Steve Nesius / REUTERS

It might go down as the best night in baseball history.

On Sept. 28, 2011, the final day of the regular season, six division champs were already in the playoffs, and six games with playoff implications were being played at the exact same time.

"Since that night I've watched and rewatched the highlights of those last games of 2011," former St. Louis Cardinals manager Tony La Russa said in his new memoir, "One Last Strike."

On that night, the Tampa Bay Rays and Boston Red Sox entered in a tie for the AL wild card. The New York Yankees jumped out to a 7-0 lead over the Rays, while the Red Sox carried a 3-2 lead over the Baltimore Orioles with two out and nobody on in the ninth.

Meanwhile, at Turner Field, the Atlanta Braves capped off an epic September meltdown in dramatic fashion.

On Sept. 1, the Braves were 81-55, owning a comfortable 8 1/2-game lead in the wild card. By the end of the season, they needed to beat the Philadelphia Phillies in order to edge out the Cardinals, who won earlier in the night.

Instead, the collapse came full circle, as Hunter Pence delivered the crushing blow in the form of a cheeky single and the Cardinals clinched a playoff spot.

Back at Camden Yard, Red Sox closer Jonathan Papelbon struck out the first two hitters of the ninth. But after Chris Davis hit a double to right, Nolan Reimold stepped up to hit a game-tying ground-rule double.

Then this happened:

After the Red Sox lost 4-3, their only hope was a Yankees win.

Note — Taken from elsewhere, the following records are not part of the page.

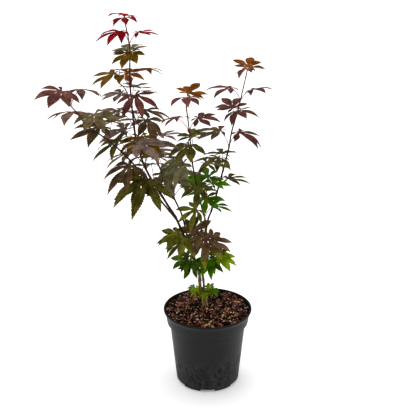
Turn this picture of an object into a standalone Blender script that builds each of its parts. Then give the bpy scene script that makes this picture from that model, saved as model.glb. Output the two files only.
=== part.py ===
"""Young purple-leaved maple in a round black nursery pot filled with bark compost.

Metres, +Z up. The origin is the middle of the pot's flat underside, and the front of the
plant looks along -Y. A short trunk carries three thin stems. Each stem is bare at its foot
and leafy above: leaves stand on it in opposite pairs, each pair a quarter turn on from the
pair below. A leafy length, with its petioles and blades, is one solid.
"""

import math
import random
from collections import namedtuple

import bmesh
import bpy
import numpy as np
from mathutils import Matrix
from mathutils.bvhtree import BVHTree

# ---------------------------------------------------------------- the pot and its filling
GAP = 0.0003
MERGE = 0.000001

WALL = 0.0016
POT_SIDES = 40
FOOT_RADIUS = 0.0608
FOOT_ROUNDING = 0.0075
FOOT_WIDTH = 0.0108
BODY_TOP_RADIUS = 0.0729
BODY_TOP = 0.1214
BAND_FOOT_RADIUS = 0.0782
BAND_FOOT = 0.1247
BAND_TOP_RADIUS = 0.0813
BAND_TOP = 0.1434
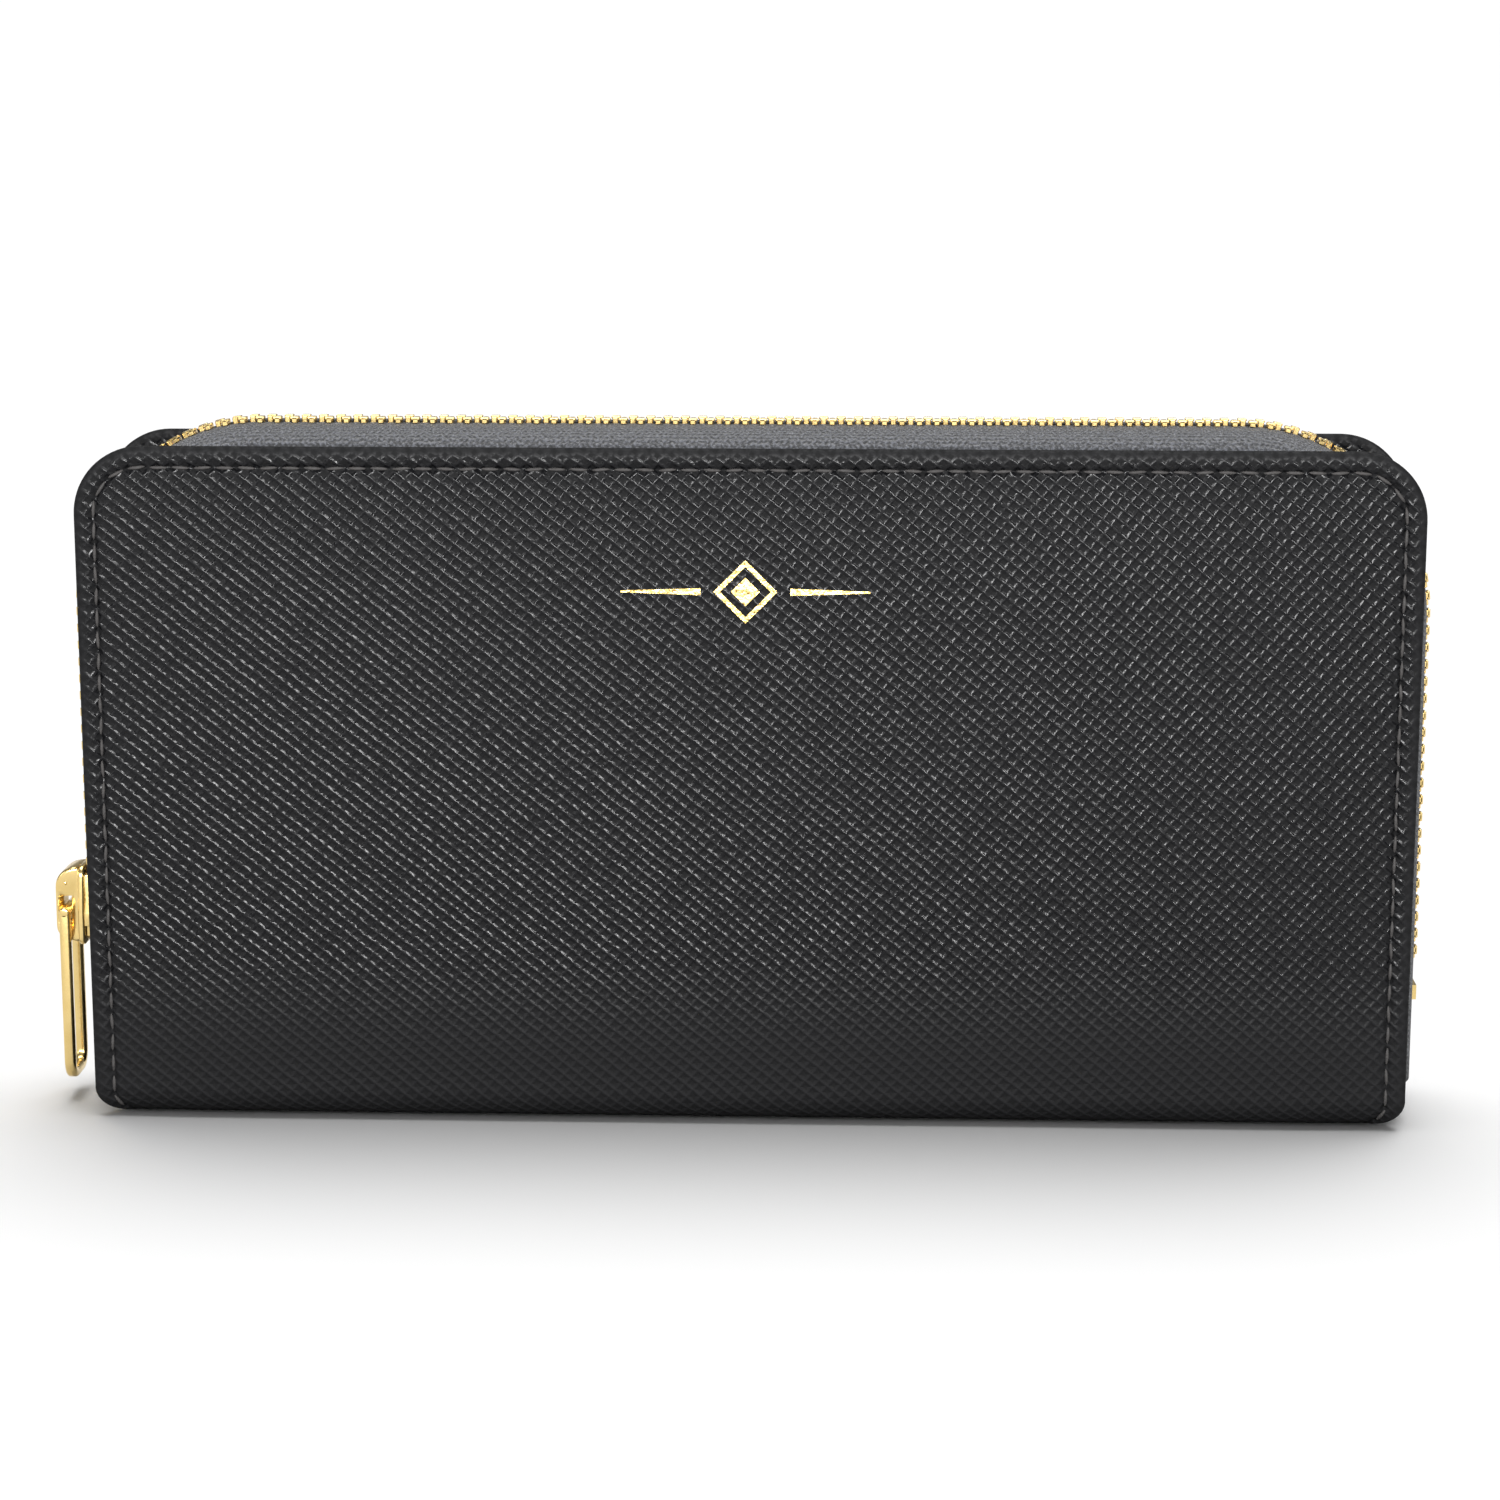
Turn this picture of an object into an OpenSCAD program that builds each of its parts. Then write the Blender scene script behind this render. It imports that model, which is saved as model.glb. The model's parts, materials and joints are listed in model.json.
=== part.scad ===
// Zip around wallet, standing closed on its folded spine.
// X runs along the wallet, the front cover faces -Y, Z is up.
// The origin is the middle of the spine's flat base.

/* [Covers] */
// Length of both covers
cover_w = 195; // [160:1:235]
// Height from the spine's base to the covers' top edge
cover_h = 100.6; // [84:0.2:122]
// Thickness of the closed wallet, across both covers
cover_t = 25; // [20.5:0.5:30]
// Corner radius of a cover at its zipped top corners
top_r = 10; // [6:0.5:14]
// Corner radius of a cover beside the spine
foot_r = 4; // [2:0.5:4.5]
// Thickness of the outer leather
leather_t = 1.2; // [1:0.1:1.4]
// Thickness of the board that stiffens a cover
board_t = 0.8; // [0.5:0.1:1]
// Thickness of a cover's lining
lining_t = 0.5; // [0.3:0.1:0.6]

/* [Spine] */
// Radius of the fold between a cover and the spine
fold_r = 5; // [4.5:0.1:5.5]
// Angle that each cover opens by before its gussets are taut
open_angle = 30; // [20:1:30]
// Gap between leather layers that slide on each other at the fold
fold_gap = 0.3; // [0.2:0.05:0.4]

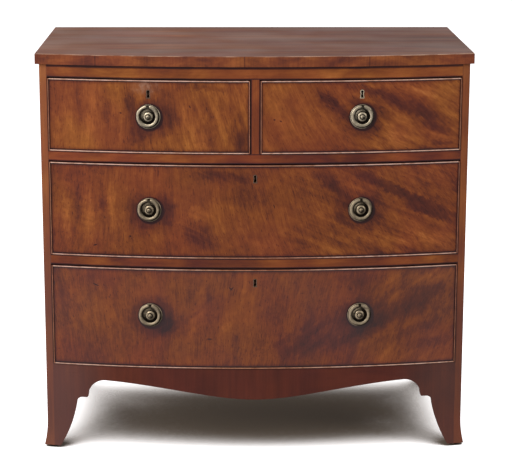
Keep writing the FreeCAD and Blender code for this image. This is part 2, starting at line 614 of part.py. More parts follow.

However, the Bronx Bombers ran into trouble of their own. With New York also up by one with two out in the ninth, Dan Johnson delivered the biggest knock of his career to tie the game 7-7.

Then it happened: in Game 162, Evan Longoria sent the Rays to the playoffs for the third time in franchise history with a walk-off blast to left field in the 12th inning.

Keep in mind, there was only one playoff spot, meaning the homer effectively eliminated the Red Sox - who at one point led the wild-card race by nine games - from postseason contention.